Knowledge graphs for infra — flat vector list vs structured graph with relationships preserved.

March 15, 2026 · Anton Grishko

Knowledge graphs are the missing piece for AI in your infra

Vector search is great for unstructured docs. Infrastructure isn't unstructured. Here's why a graph beats embeddings for IaC.

TL;DR — Vector search and RAG are great for unstructured docs. Infrastructure isn't unstructured — it's a graph. Modules depend on modules, services on services. We model the IaC repo as nodes and edges so agents can do real transitive walks instead of similarity guesses.

The bet most infra-AI products are making is wrong

The dominant pattern: dump your repo, runbooks, and Confluence into a vector store. When the user asks a question, retrieve the top-k similar chunks and stuff them into the LLM's context. Call it RAG.

This works well for unstructured docs. It fails for infrastructure.

The reason: infrastructure is a graph, not a document. Modules depend on modules. Services depend on services. Network policies declare allowed traffic. IAM roles grant access to specific resources. Helm charts compose values from other charts. When you ask "what breaks if I change shared-vpc.json," the answer is a transitive dependency walk, not a similarity search.

What a graph buys you

Three operations vector search can't do:

1. Transitive dependency. "What modules depend on vpc?" — that's a graph traversal of one or more hops. Vector search returns "modules that mention vpc," which is a different question.

2. Path queries. "How is payments-api connected to cnpg-cluster?" — the answer is a sequence of edges (Service → ServiceMonitor → Prometheus → Alert → Runbook → Database). A graph returns the path. Vector search returns documents containing both names, which usually misses intermediate hops.

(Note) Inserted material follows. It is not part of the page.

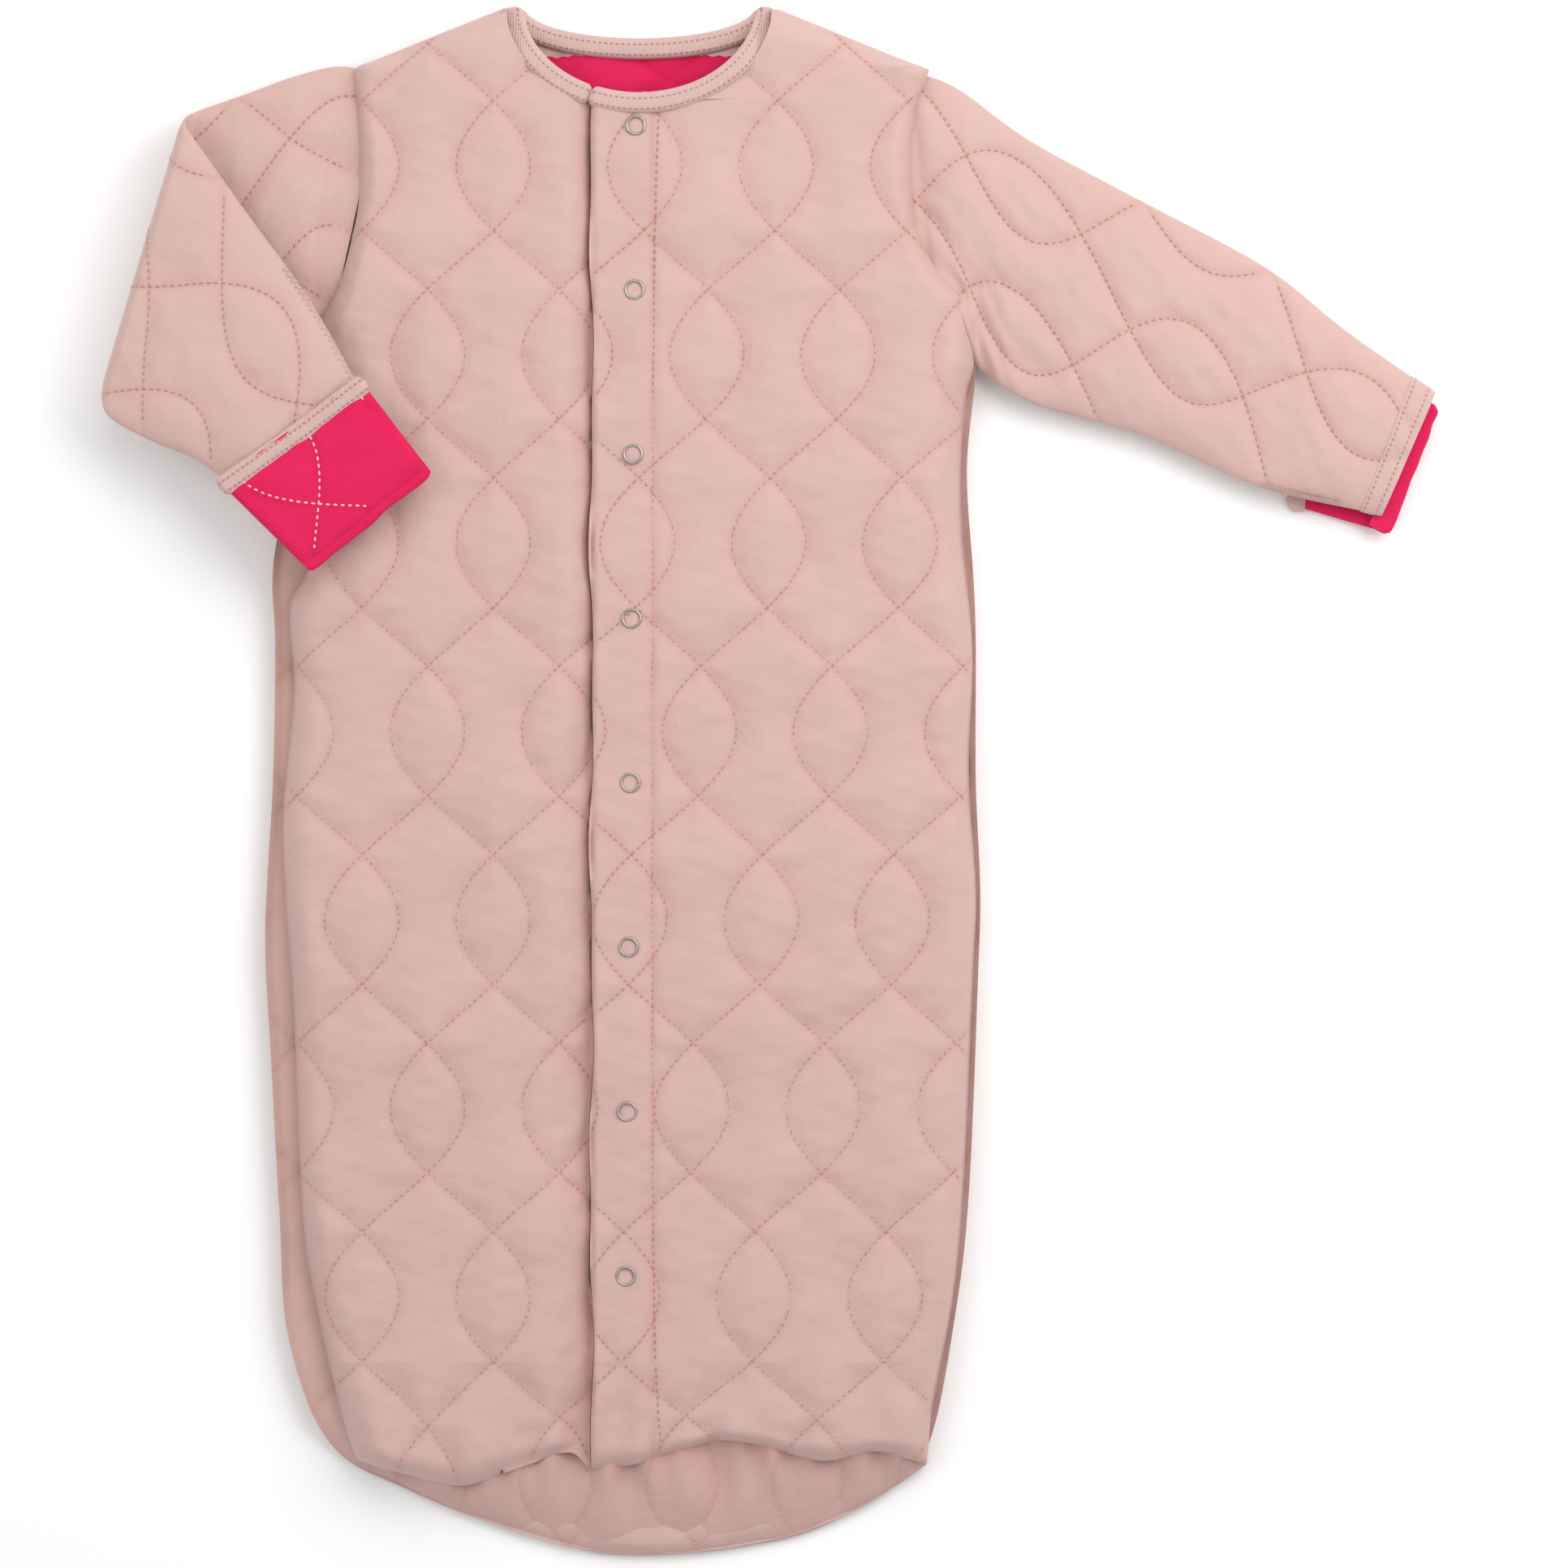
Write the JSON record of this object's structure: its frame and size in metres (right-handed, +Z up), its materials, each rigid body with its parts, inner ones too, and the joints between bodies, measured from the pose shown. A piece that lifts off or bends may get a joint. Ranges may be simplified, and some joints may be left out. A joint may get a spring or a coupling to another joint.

3. Symmetry/asymmetry checks. "Is prod-vpc-cidr configured the same way as dev-vpc-cidr?" — a graph compares structured fields. Vector search compares text similarity, which conflates "the same value" with "wording is similar."

The kuberly-graph schema

We model an IaC repo as nodes and edges:

Nodes:
  module(name, source, version)
  resource(type, name, module)
  output(name, value_type, module)
  variable(name, type, module)
  config_file(path, env)
  workload(name, namespace, kind)

Edges:
  depends_on (module → module, from terragrunt dependency blocks)
  produces (module → output)
  consumes (module → output, from input.var = dependency.X.outputs.Y)
  configured_by (workload → config_file)
  declared_in (resource → module)

The graph builds from:

Parsing terragrunt.hcl files for dependency blocks → depends_on
Parsing the inputs block for dependency.X.outputs.Y references → consumes
Parsing Terraform plan JSON for resource and output declarations
Parsing rendered Helm output for workload and label-based associations

Refresh on every IaC commit. Cached for ~1 minute on lookup. For the storage and query shape (we use Memgraph and Cypher), see Teaching an Agent to Think in Graphs.

What agents do with it

> show blast_radius for shared-infra.json

  shared-infra.json
  ↳ vpc (consumes)
    ↳ eks (consumes vpc.outputs)
      ↳ argo-rollouts (deployed to eks)
      ↳ external-secrets (deployed to eks)
      ↳ kuberly-web (deployed to eks)
    ↳ rds (consumes vpc.outputs)
      ↳ cnpg-pooler (uses rds endpoint)
        ↳ payments-api (configured_by cnpg-pooler)

  Total downstream resources: 47
  Direct downstream modules: 5
  Risk: HIGH — VPC change requires VPC reschedule of all EKS nodes

That's a query over the graph. The agent didn't just describe the blast radius — it returned the actual list. The user can act on it. For the broader topology that now spans Terraform code, state, live Kubernetes, ArgoCD, CUE, and docs, see One graph, every source.

When vector search is the right tool

Unstructured docs: postmortems, runbooks, design docs
Searching for "the time we had this same issue 6 months ago"
Onboarding lookup: "where is the deploy guide"

For those, embeddings + RAG are great. We use them.

But for "what does this infra change touch" and "how is X reachable from Y," nothing beats a real graph. That's the difference between an AI that talks about your infra and an AI that reasons about your specific infra.